The Women's March, too, is what democracy looks like, she said. "Sure, he has freedom of speech, but we have freedom to assemble."

Rahaf Othman said she and her sisters got their strength and courage from their mother, who she calls the strongest woman she has ever known.

"We came to this country in 1981. Dad got a job working 7 (a.m.) to midnight in a store. Mom singlehandedly raised all seven of us," Othman said. "She is the one who raised us to be strong, to say what's on your mind, to be forceful when you need to be and to always fight for what's right."

The rash of hateful rhetoric regarding women, minorities and the disabled, she said, is not the sentiment of the majority of Americans, but rather a group that might have felt closeted until Trump's own rhetoric "gave them license," she said.

"It represents a minority, I think," she said. "But one that feels threatened and is loud because of that."

Rahaf Othman said, although she has been the recipient of kindness from strangers lately, she still has certain fears that are specific to being Muslim.

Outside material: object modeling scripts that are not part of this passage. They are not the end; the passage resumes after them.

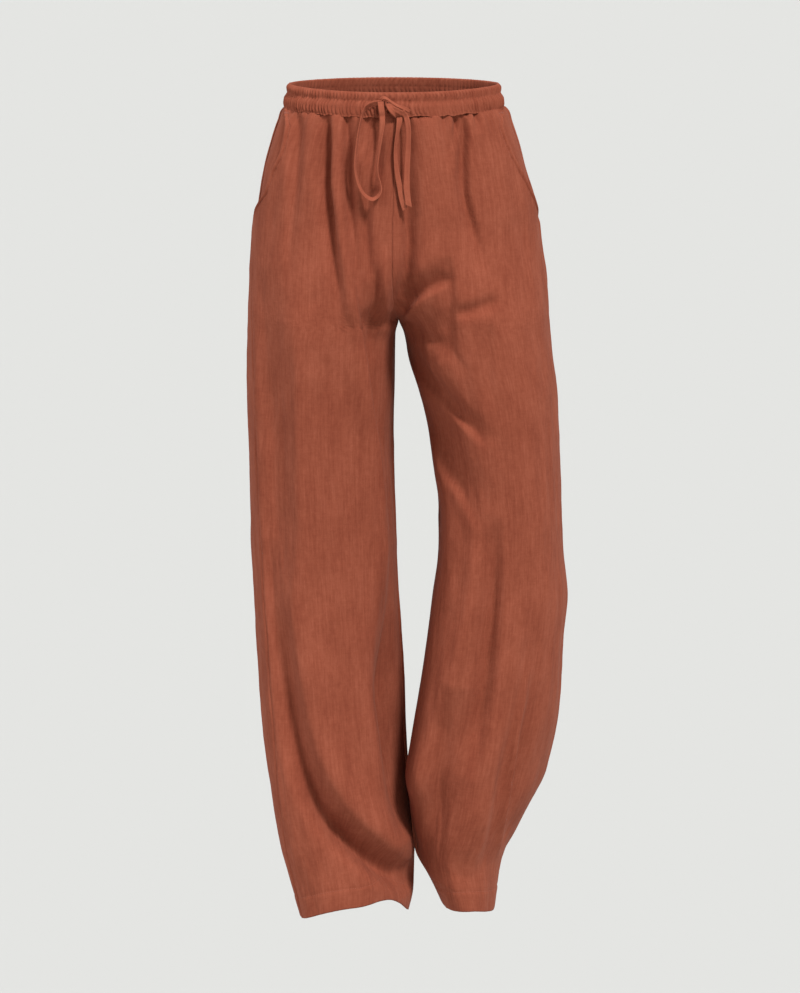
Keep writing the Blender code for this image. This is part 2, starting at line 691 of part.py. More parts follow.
def make_pocket(half):
    """The facing strip outside the slant mouth, and the bag behind it, as one folded layer."""
    turn, down = panel_grid(half, "front")
    turn = turn[:POCKET_ROWS, :POCKET_COLUMNS].copy()
    down = down[:POCKET_ROWS]
    turn[:, 0] += (turn[:, 1] - turn[:, 0]) * POCKET_SETBACK
    opened = eased((down - down[0]) / POCKET_TOP_EASE)
    opened = opened * eased((down[-1] - down) / POCKET_BOTTOM_EASE)
    near = WALL + POCKET_CLEARANCE
    tucked = near + POCKET_WALL + POCKET_LEAST_ROOM
    far = tucked + POCKET_ROOM * opened
    seam = seam_turn(half, down)
    under_back = FACING_UNDER_BACK / column(LEVELS[half], "back", down)
    in_mouth = 1 - eased((down - POCKET_END) / FACING_END_RUN)
    facing_end = seam - under_back * in_mouth + (1 - in_mouth) * FACING_END_TURN
    facing = [turn[:, :1] + (facing_end - turn[:, :1]) * (place + 1) / FACING_COLUMNS
              for place in range(FACING_COLUMNS)]
    back_turns = np.concatenate([turn[:, ::-1], *facing], axis=1)
    ease_out = np.ones(back_turns.shape)
    ease_out[:, POCKET_COLUMNS - 2] = POCKET_TURNBACK
    ease_out[:, POCKET_COLUMNS - 1:] = 0.0
    back_near = tucked + (far - tucked) * ease_out
    facing_near = tucked - (tucked - WALL - FACING_CLEARANCE) * in_mouth
    back_near[:, POCKET_COLUMNS:] = facing_near
    front_skin = cloth(half, turn, down, near + np.zeros(turn.shape))
    front_lining = cloth(half, turn, down, near + POCKET_WALL + np.zeros(turn.shape))
    back_lining = cloth(half, back_turns, down, back_near)
    back_skin = cloth(half, back_turns, down, back_near + POCKET_WALL)
    outer = np.concatenate([front_skin, back_skin], axis=1)
    inside = np.concatenate([front_lining, back_lining], axis=1)
    return make_wall(f"pocket_{half}", outer, inside, LINEN_DARK)


def front_level(x, z):
    """y of the smooth front at a place seen from the front, on the band or below it."""
    half = "left" if x >= 0 else "right"
    down = max(-z - RIM_FRONT_DIP, 0.0)
    if down < BAND_HEIGHT:
        out = np.interp(down, [row.drop for row in BAND_ROWS], [row.out for row in BAND_ROWS])
        share = min(abs(x) / (BAND_HALF_WIDTH + out), 1.0)
        return -(BAND_HALF_DEPTH + out) * (1 - share ** FULLNESS) ** (1 / FULLNESS)
    outer = abs(float(column(LEVELS[half], "outer", down)))
    front = float(column(LEVELS[half], "front", down))
    back = float(column(LEVELS[half], "back", down))
    share = min(abs(x) / outer, 1.0)
    deep = (back - front) / 2
    return (front + back) / 2 - deep * (1 - share ** FULLNESS) ** (1 / FULLNESS)


def make_tie(name, stations):
    """A flat tie carried along a smooth path, lifted off the front of the trousers."""
    places = np.arange(len(stations))
    rough = np.array([(tie.x, tie.down, tie.lift, tie.turn) for tie in stations], dtype=float)
    length = np.linalg.norm(np.diff(rough[:, :2], axis=0), axis=1).sum()
    fine = np.linspace(0, len(stations) - 1, round(length / TIE_STEP) + 1)
    x, down, lift, turn = [smooth_path(places, rough[:, k], fine) for k in range(4)]
    surface = np.array([front_level(a, -b) for a, b in zip(x, down)])
    path = np.stack([x, surface - lift, -down], axis=-1)
    forward = np.gradient(path, axis=0)
    forward = forward / np.linalg.norm(forward, axis=1, keepdims=True)
    toward_viewer = np.array([0.0, -1.0, 0.0])
    across = np.cross(forward, toward_viewer)
    across = across / np.linalg.norm(across, axis=1, keepdims=True)
    face = np.cross(across, forward)
    lean = np.radians(turn)[:, None]
    wide = across * np.cos(lean) + face * np.sin(lean)
    thick = face * np.cos(lean) - across * np.sin(lean)
    corners = []
    for along, off in ((1, 1), (-1, 1), (-1, -1), (1, -1)):
        corners.append(path + wide * along * TIE_WIDTH / 2 + thick * off * TIE_THICK / 2)
    rings = np.stack(corners, axis=1)
    count = len(path)
    faces = []
    for ring in range(count - 1):
        faces += ring_faces(ring * 4, ring * 4 + 4, 4)
    faces.append([0, 1, 2, 3])
    faces.append([(count - 1) * 4 + corner for corner in (3, 2, 1, 0)])
    return make_solid(name, rings.reshape(-1, 3), faces)


def smooth_path(places, values, fine):
    """Catmull-Rom curve through the points of a path."""
    tangent = np.gradient(values)
    row = np.clip(fine.astype(int), 0, len(places) - 2)
    share = fine - row
    start = values[row] * (1 + 2 * share) * (1 - share) ** 2
    end = values[row + 1] * share ** 2 * (3 - 2 * share)
    bend = share * (1 - share) * (tangent[row] * (1 - share) - tangent[row + 1] * share)
    return start + end + bend


def make_knot():
    """The knot in the tie: a rounded lump that slants down to the ends' side."""
    around, along = KNOT_SIDES, KNOT_RINGS
    x_centre, down_centre = KNOT_CENTRE
    long_half, deep_half, tall_half = KNOT_HALF_SIZE
    y_centre = front_level(x_centre, -down_centre) - KNOT_LIFT
    tilt = math.radians(KNOT_TILT)
    points = []
    for ring in range(1, along):
        polar = math.pi * ring / along
        for place in range(around):
            turn = 2 * math.pi * place / around
            length = -long_half * math.cos(polar)
            out = deep_half * math.sin(polar) * math.cos(turn)
            rise = tall_half * math.sin(polar) * math.sin(turn)
            points.append((x_centre + length * math.cos(tilt) + rise * math.sin(tilt),
                           y_centre - out,
                           -down_centre - length * math.sin(tilt) + rise * math.cos(tilt)))
    ends = [(x_centre + way * long_half * math.cos(tilt), y_centre,
             -down_centre - way * long_half * math.sin(tilt)) for way in (-1, 1)]
    first, last = len(points), len(points) + 1
    faces = []
    for ring in range(along - 2):
        faces += ring_faces(ring * around, (ring + 1) * around, around)
    for place in range(around):
        after = (place + 1) % around
        faces.append([first, place, after])
        start = (along - 2) * around
        faces.append([last, start + after, start + place])
    return make_solid("drawstring_knot", points + ends, faces)


def clear_scene():
    """Remove the objects that a new file starts with."""
    for thing in list(bpy.data.objects):
        bpy.data.objects.remove(thing, do_unlink=True)


def build():
    """Make every piece of the trousers."""
    clear_scene()
    for half in ("right", "left"):
        make_panel(half, "front")
        make_panel(half, "back")
        make_pocket(half)
    make_waistband()
    for name, stations in TIES.items():
        make_tie(name, stations)
    make_knot()


build()
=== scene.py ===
"""Linen drawstring trousers with wide legs, as worn with no wearer: the looks around the frame.

Sizes are millimetres, and MM turns them into metres when a mesh is made. The origin is in the
middle of the waist opening, +Z is up and the front faces -Y. Right and left are the wearer's.

A level is a distance down from the origin. At each level a half of the garment is an arc of a
rounded ellipse, and a turn is the place along it: 0 at the outer side, towards +90 degrees in
front and -90 degrees behind. Every cloth piece is a shell on a grid of turns and levels. A depth
is counted inwards from the smooth garment.
"""
import math
from collections import namedtuple

import bpy
import numpy as np
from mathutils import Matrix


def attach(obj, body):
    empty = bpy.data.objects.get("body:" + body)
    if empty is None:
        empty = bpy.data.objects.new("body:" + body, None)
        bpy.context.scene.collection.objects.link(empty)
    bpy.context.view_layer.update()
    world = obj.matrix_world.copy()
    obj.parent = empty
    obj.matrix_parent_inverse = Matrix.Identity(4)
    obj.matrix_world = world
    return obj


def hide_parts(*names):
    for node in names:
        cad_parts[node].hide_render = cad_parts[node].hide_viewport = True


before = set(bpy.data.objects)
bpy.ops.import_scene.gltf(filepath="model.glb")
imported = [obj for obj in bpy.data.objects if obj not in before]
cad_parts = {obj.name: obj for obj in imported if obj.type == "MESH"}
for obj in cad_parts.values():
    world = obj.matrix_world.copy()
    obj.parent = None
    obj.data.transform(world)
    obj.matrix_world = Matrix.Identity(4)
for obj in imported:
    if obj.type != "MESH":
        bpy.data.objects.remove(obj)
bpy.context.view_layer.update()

MM = 0.001

# Camera: the photograph's view, from the front and a little above. Places and distances are in
# metres, the pitch is in degrees, and the lens and its sensor are in millimetres.
CAMERA_TARGET = (0.0075, 0.0, -0.5125)
CAMERA_DISTANCE = 4.2
CAMERA_PITCH = 10.0
CAMERA_LENS = 121.81
CAMERA_SENSOR = 36.0
CAMERA_FAR = 500.0

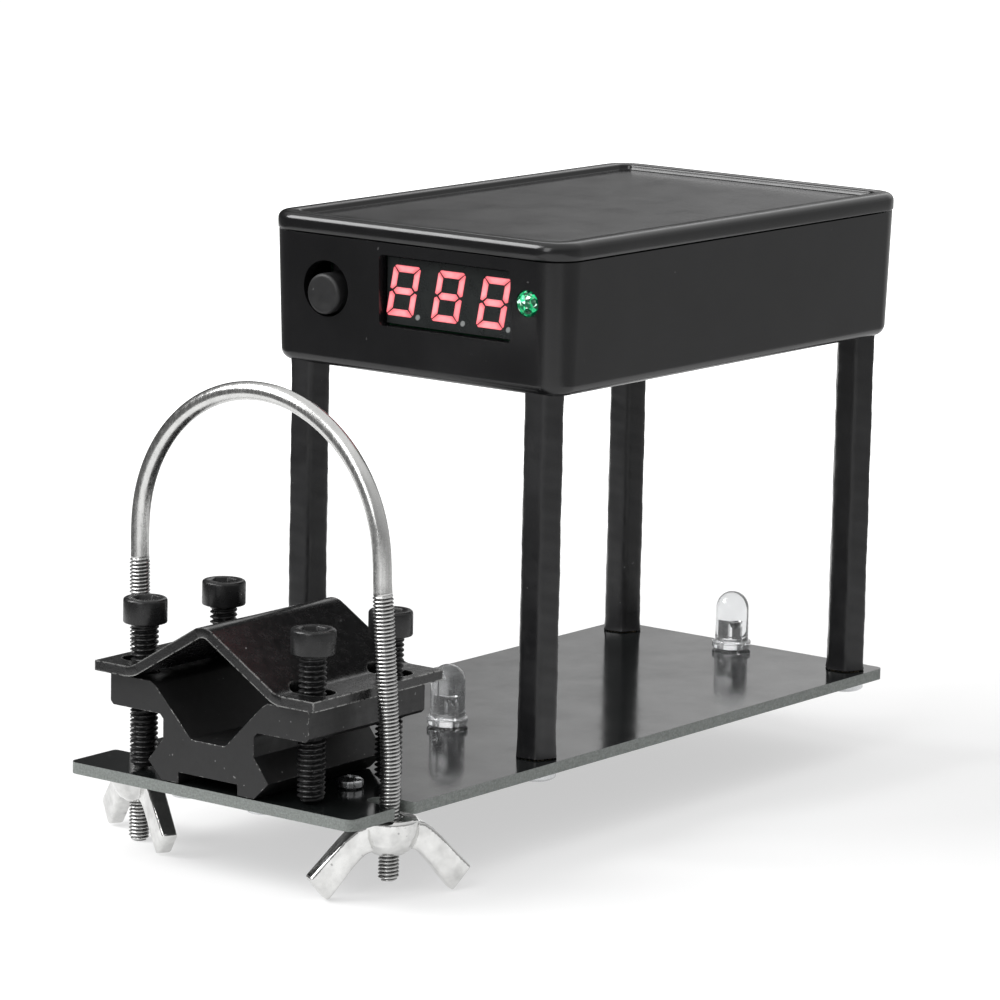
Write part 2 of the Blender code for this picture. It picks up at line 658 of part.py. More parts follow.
# ---- inside the case ----------------------------------------------------------
def make_inside():
    board = box((CASE_X - 39.0, -16.5, BOARD_LOW), (CASE_X + 39.0, 16.5, BOARD_LOW + BOARD_THICK))
    round_edges(board, upright, 3.0, 3)
    for i, (x, y) in enumerate(BOARD_SCREWS):
        cut(board, cylinder(1.2, (x, y, BOARD_LOW - 1), 4.0, sides=12), f"board_hole_{i}")
    finish(board, "main_board", "board", smooth=False)
    top = BOARD_LOW + BOARD_THICK + 0.15
    finish(box((-7.2, -2.5, top), (-2.2, 2.5, top + 1.5)), "controller_chip", "chip", False)

    holder = box((0.8, -11.8, top), (52.8 - 5.0, 11.8, top + 7.5))
    for i, y in enumerate((-5.7, 5.7)):
        trough = cylinder(5.3, (2.0, y, top + 6.3), 44.6, "X", 24)
        cut(holder, trough, f"holder_trough_{i}")
    finish(holder, "battery_holder", "holder")
    for tag, y in (("a", -5.7), ("b", 5.7)):
        start = 2.3
        flip = tag == "b"
        cell = cylinder(5.0, (start + (0.9 if flip else 0.0), y, top + 6.3), 43.0, "X", 24)
        nub = cylinder(1.9, (start if flip else start + 42.5, y, top + 6.3), 1.4, "X", 12)
        join(cell, nub, f"cell_nub_{tag}")
        finish(cell, "battery_" + tag, "cell")

    for name, mat, y in (("lead_red", "red_wire", 9.6), ("lead_black", "black_wire", -9.6)):
        bend = [(0.5, 6.2), (-0.6, 6.1), (-1.5, 5.4), (-2.0, 4.2), (-2.2, 2.8), (-2.3, 1.4),
                (-2.3, 0.2)]
        wire = tube([(x, y, top + z) for x, z in bend], 0.5, 1)
        finish(wire, name, mat)


make_plate()
make_block()
make_jaw()
for tag_x, screw_x in zip(("front", "rear"), SCREW_XS):
    for tag_y, screw_y in (("right", -SCREW_Y), ("left", SCREW_Y)):
        make_clamp_screw(f"clamp_screw_{tag_x}_{tag_y}", screw_x, screw_y)
make_u_bolt()
make_wing_nut("wing_nut_right", -LEG_Y, NEAR_NUT_TURN)
make_wing_nut("wing_nut_left", LEG_Y, FAR_NUT_TURN)
for tag_x, post_x in zip(("front", "rear"), POST_XS):
    for tag_y, post_y in (("right", -POST_Y), ("left", POST_Y)):
        make_post(f"{tag_x}_{tag_y}", post_x, post_y)
make_fasteners()
make_emitter("emitter_front", BEAM_XS[0])
make_emitter("emitter_rear", BEAM_XS[1])
make_sensor("sensor_front", BEAM_XS[0])
make_sensor("sensor_rear", BEAM_XS[1])
make_case()
make_lid()
make_front()
make_inside()
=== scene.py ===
import json
import math

import bmesh
import bpy
import numpy as np
from mathutils import Matrix, Vector


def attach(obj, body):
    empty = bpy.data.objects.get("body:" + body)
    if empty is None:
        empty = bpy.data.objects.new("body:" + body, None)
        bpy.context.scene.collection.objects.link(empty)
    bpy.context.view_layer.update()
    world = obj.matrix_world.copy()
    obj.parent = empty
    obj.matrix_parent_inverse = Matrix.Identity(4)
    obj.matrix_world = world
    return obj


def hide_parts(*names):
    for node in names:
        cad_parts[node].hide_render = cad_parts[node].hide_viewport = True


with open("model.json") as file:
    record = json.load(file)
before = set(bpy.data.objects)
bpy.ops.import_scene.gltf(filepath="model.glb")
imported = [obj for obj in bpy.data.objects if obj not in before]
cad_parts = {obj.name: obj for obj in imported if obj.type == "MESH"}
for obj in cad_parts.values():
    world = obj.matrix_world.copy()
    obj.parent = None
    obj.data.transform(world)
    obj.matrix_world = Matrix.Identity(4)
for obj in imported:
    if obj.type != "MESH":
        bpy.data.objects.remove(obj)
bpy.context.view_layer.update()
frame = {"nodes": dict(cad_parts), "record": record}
mm = 0.001
chassis = "chassis"
print("frame loaded:", len(frame["nodes"]), "nodes")


# A new object in the scene for some data.
def placed(name, data):
    obj = bpy.data.objects.new(name, data)
    bpy.context.scene.collection.objects.link(obj)
    return obj


# Even angles round a circle: step number times the full turn over the count.
def fullTurn(count):
    return np.arange(count) * 2 * np.pi / count


# A grid of points, rows by columns, whose columns close into rings. A fan to the ring's middle shuts each open end.
def gridMesh(points, capStart=True, capEnd=True):
    rows, cols = points.shape[:2]
    index = np.arange(rows * cols).reshape(rows, cols)
    low, high = index[:-1], index[1:]
    quads = np.stack([low, np.roll(low, -1, 1), np.roll(high, -1, 1), high], -1).reshape(-1, 4)
    verts = points.reshape(-1, 3)
    faces = quads.tolist()
    for wanted, ring, way in ((capStart, index[0], 1), (capEnd, index[-1], -1)):
        if wanted:
            pole = np.full(cols, len(verts))
            verts = np.vstack([verts, verts[ring].mean(0)])
            after = np.roll(ring, -1)
            pair = (after, ring) if way > 0 else (ring, after)
            faces += np.stack([pole, *pair], -1).tolist()
    return verts, faces


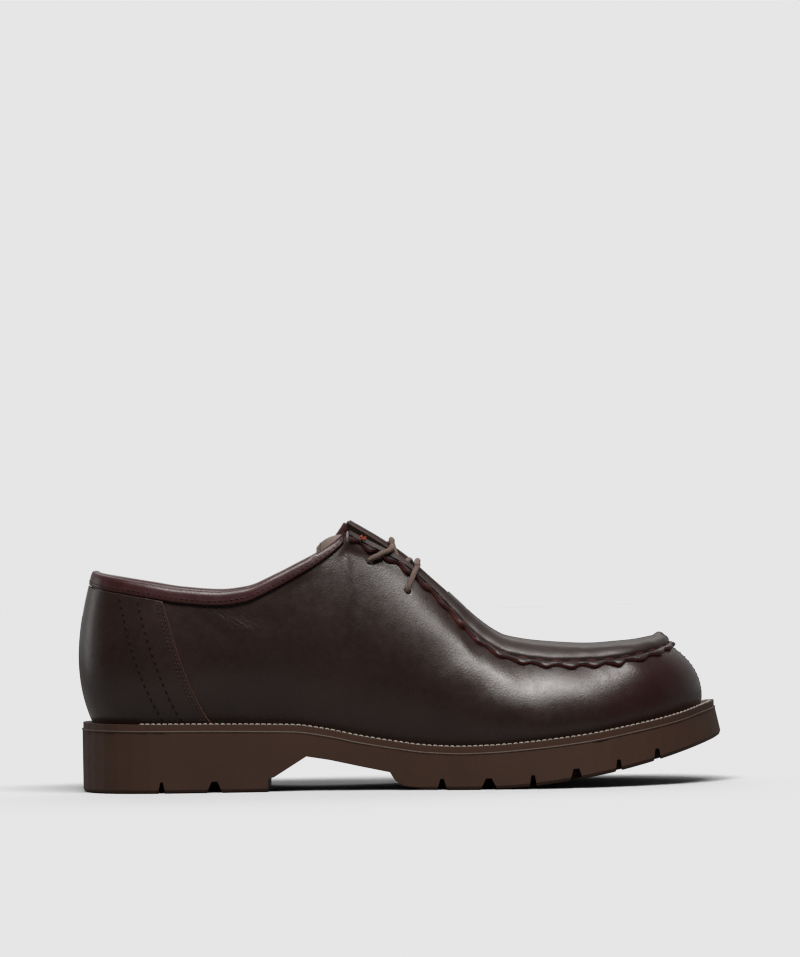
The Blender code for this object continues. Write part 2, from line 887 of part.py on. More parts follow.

"For example, the Muslim registry. I've joked about it but it's a genuine fear," she said. "One of the reasons I'm pushing myself to be involved is because one of my children. My third child, during the campaign process, there were many nights he couldn't sleep. A few times he came to me in the middle of the night and said 'Mom, if Donald Trump gets elected, where are we moving to?' My thoughts were 'No 8 or 9 year old boy should have to be thinking about that.'"

Rahaf Othman said, "I want to do my part to put a stop to hate, to make the world a better place.

"I know it's not going to happen in an hour or a day, but baby steps," she said. "I hope that when my kids grow up, there is less bigotry and hate."

One of the greatest things about this country, she added, "is that it belongs to all of us. This country does not belong to one group. It belongs to everyone. We're all in this together. We've got to love each other. The hate needs to stop. It needs to go away."